_RECORD SET:_
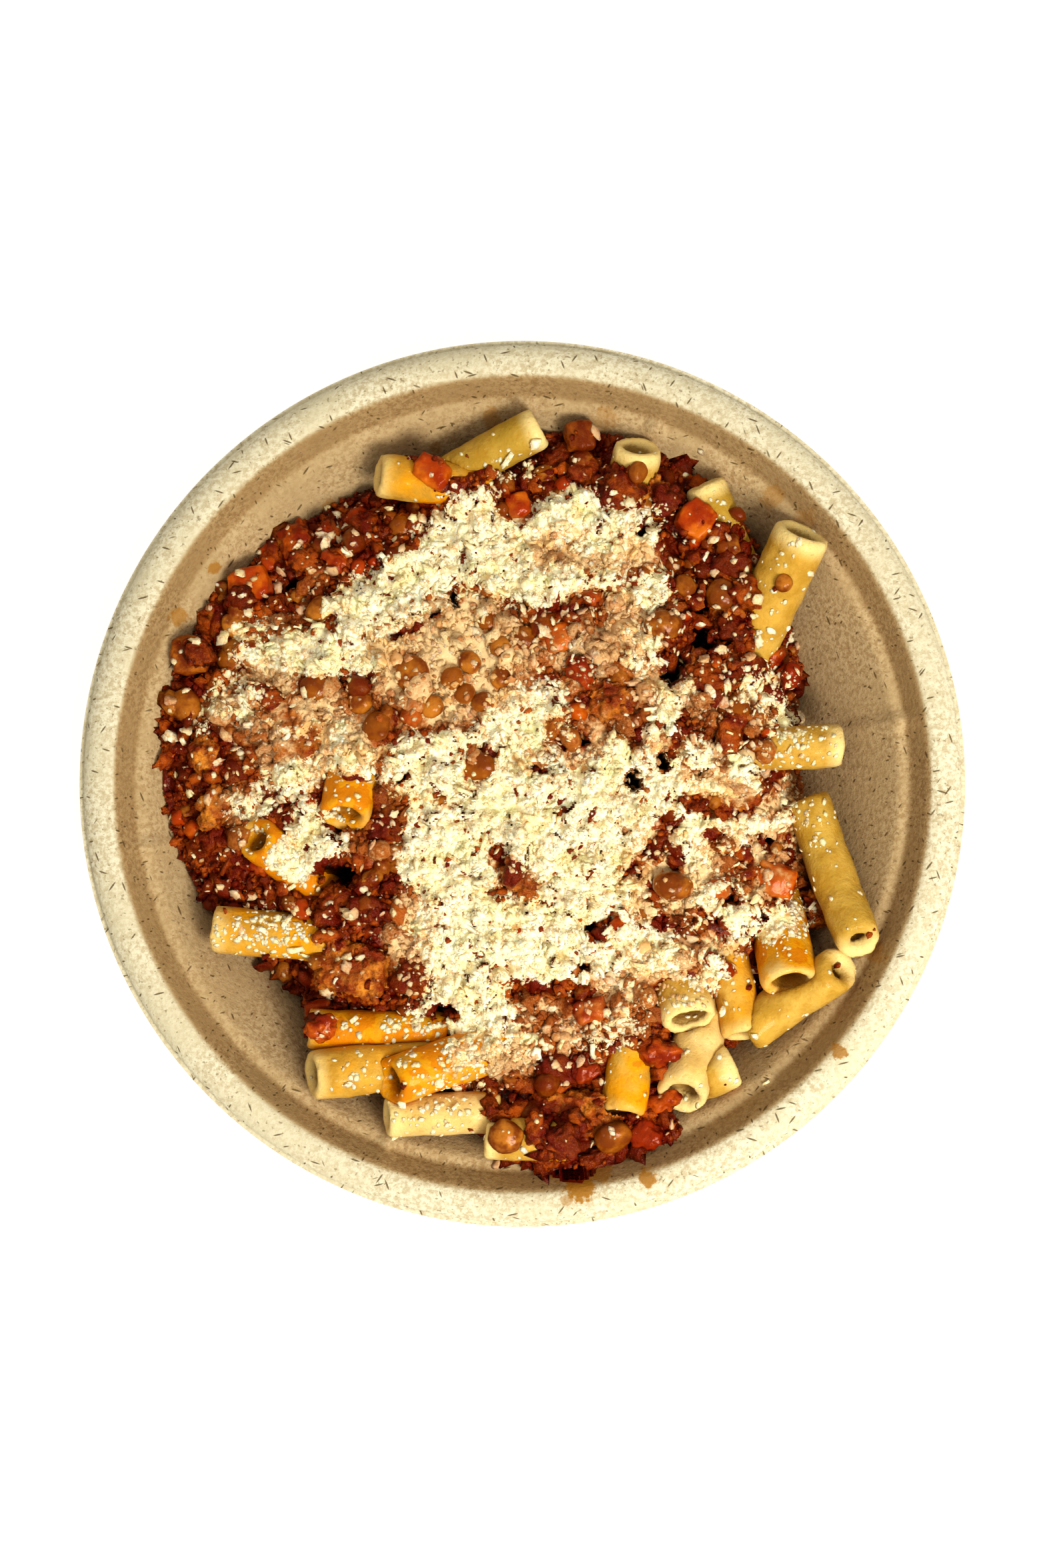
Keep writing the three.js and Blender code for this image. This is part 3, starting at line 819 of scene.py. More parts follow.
@dataclass
class CheeseFall:
    """Where grated cheese has fallen: thick drifts, thin dustings, bare spots and a part that has melted."""

    drifts: tuple[Patch, ...] = patches(
        (-9, 55, 13, 10), (8, 59, 9, 7, 0.9, 25), (4, 47, 14, 6, 0.85), (-25, 44, 9, 8), (-34, 38, 10, 9),
        (-44, 29, 18, 6, 0.95), (-57, 29, 7, 5, 0.6), (-62, 35, 4, 4, 0.5), (-65, 20, 6, 6, 0.45),
        (-70, 14, 5, 4, 0.4), (20, 56, 12, 6, 0.75, 20), (29, 44, 6, 5, 0.6), (20, 46, 6, 5, 0.5),
        (27, 30, 5, 7, 0.5), (33, 16, 5, 9, 0.8, -15), (0, 14, 11, 8, 0.95, 20), (-18, 7, 16, 6, 0.8),
        (-29, 1, 9, 6, 0.8), (-38, 9, 7, 8, 0.6, 20), (-50, 2, 9, 5, 0.65), (-53, 14, 7, 6, 0.4),
        (-45, -10, 7, 8, 0.8), (-62, -5, 5, 5, 0.6), (-52, -18, 7, 4, 1.05, -40), (-39, 4, 7, 3, 0.9),
        (-57, -33, 10, 4, 0.4), (-25, -54, 8, 3, 0.5), (0, -3, 24, 9), (-17, -17, 9, 17), (-24, -16, 5, 12, 0.7),
        (-24, -34, 5, 9, 0.42), (0, -14, 16, 9), (16, -20, 14, 14), (-12, -34, 15, 10), (8, -36, 14, 9),
        (24, -36, 12, 9, 0.8), (36, -40, 9, 6, 0.5), (44, -44, 5, 5, 0.4), (-12, -50, 10, 9, 0.9),
        (-10, -60, 8, 5, 0.7, 10), (-27, -52, 7, 4, 0.6), (24, -2, 14, 10), (46, 4, 13, 8, 0.8), (50, -9, 12, 6, 0.7),
        (40, -14, 10, 8, 0.7), (46, -28, 11, 9, 0.72), (58, -31, 8, 7, 0.75), (62, 14, 6, 5, 0.5),
        (56, 20, 7, 6, 0.4), (62, -3, 4, 6, 0.5), (20, -54, 8, 6, 0.4), (14, -62, 5, 4, 0.4), (-6, -54, 8, 6, 0.65),
        (-2, -60, 9, 6, 0.6), (20, -60, 8, 5, 0.5, 20), (36, -47, 9, 4, 0.45), (-13, -70, 7, 4, 0.3),
        (-2, 72, 5, 3, 0.35), (56, 2, 4, 5, 0.6),
    )
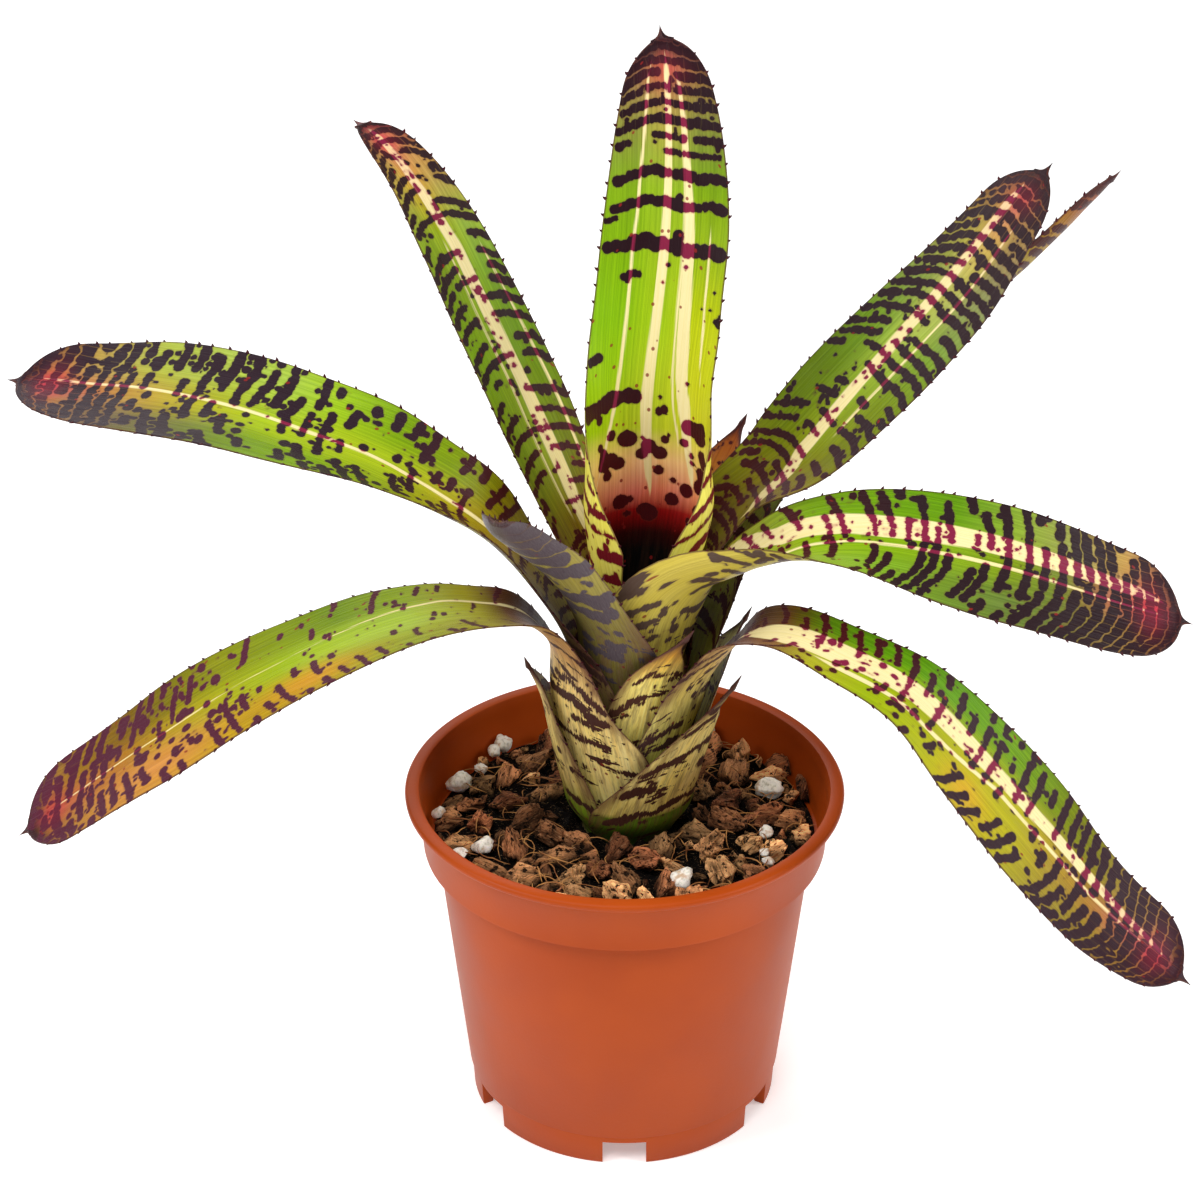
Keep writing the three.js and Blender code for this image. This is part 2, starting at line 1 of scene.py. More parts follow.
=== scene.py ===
# A banded neoregelia in a nursery pot: plastic pot, bark mix, and a funnel of toothed strap leaves.
import json
import math
import bmesh
import bpy
import numpy as np
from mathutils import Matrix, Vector

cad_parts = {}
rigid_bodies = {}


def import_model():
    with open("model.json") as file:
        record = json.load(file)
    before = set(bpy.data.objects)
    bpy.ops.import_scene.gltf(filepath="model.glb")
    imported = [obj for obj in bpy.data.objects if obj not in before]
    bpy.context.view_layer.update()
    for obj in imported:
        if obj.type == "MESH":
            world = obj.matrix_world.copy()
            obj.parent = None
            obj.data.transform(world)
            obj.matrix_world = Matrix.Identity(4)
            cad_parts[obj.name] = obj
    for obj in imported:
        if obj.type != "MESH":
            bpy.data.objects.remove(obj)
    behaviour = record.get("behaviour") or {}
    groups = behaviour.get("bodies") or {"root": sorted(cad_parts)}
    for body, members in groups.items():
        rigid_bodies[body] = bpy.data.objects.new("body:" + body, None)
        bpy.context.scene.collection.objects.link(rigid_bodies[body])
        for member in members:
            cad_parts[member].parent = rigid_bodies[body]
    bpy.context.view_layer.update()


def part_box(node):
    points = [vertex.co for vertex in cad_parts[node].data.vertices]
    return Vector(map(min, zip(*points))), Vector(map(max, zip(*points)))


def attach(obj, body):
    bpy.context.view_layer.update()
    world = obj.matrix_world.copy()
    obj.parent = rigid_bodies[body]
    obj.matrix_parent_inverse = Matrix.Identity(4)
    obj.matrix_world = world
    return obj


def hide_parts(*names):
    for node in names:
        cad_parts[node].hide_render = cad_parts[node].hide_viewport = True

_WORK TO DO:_
All lines from the one with "for member in" through the final line above are to be quoted exactly; quote no other line.

_EXERCISE RESULT:_
        for member in members:
            cad_parts[member].parent = rigid_bodies[body]
    bpy.context.view_layer.update()


def part_box(node):
    points = [vertex.co for vertex in cad_parts[node].data.vertices]
    return Vector(map(min, zip(*points))), Vector(map(max, zip(*points)))


def attach(obj, body):
    bpy.context.view_layer.update()
    world = obj.matrix_world.copy()
    obj.parent = rigid_bodies[body]
    obj.matrix_parent_inverse = Matrix.Identity(4)
    obj.matrix_world = world
    return obj


def hide_parts(*names):
    for node in names:
        cad_parts[node].hide_render = cad_parts[node].hide_viewport = True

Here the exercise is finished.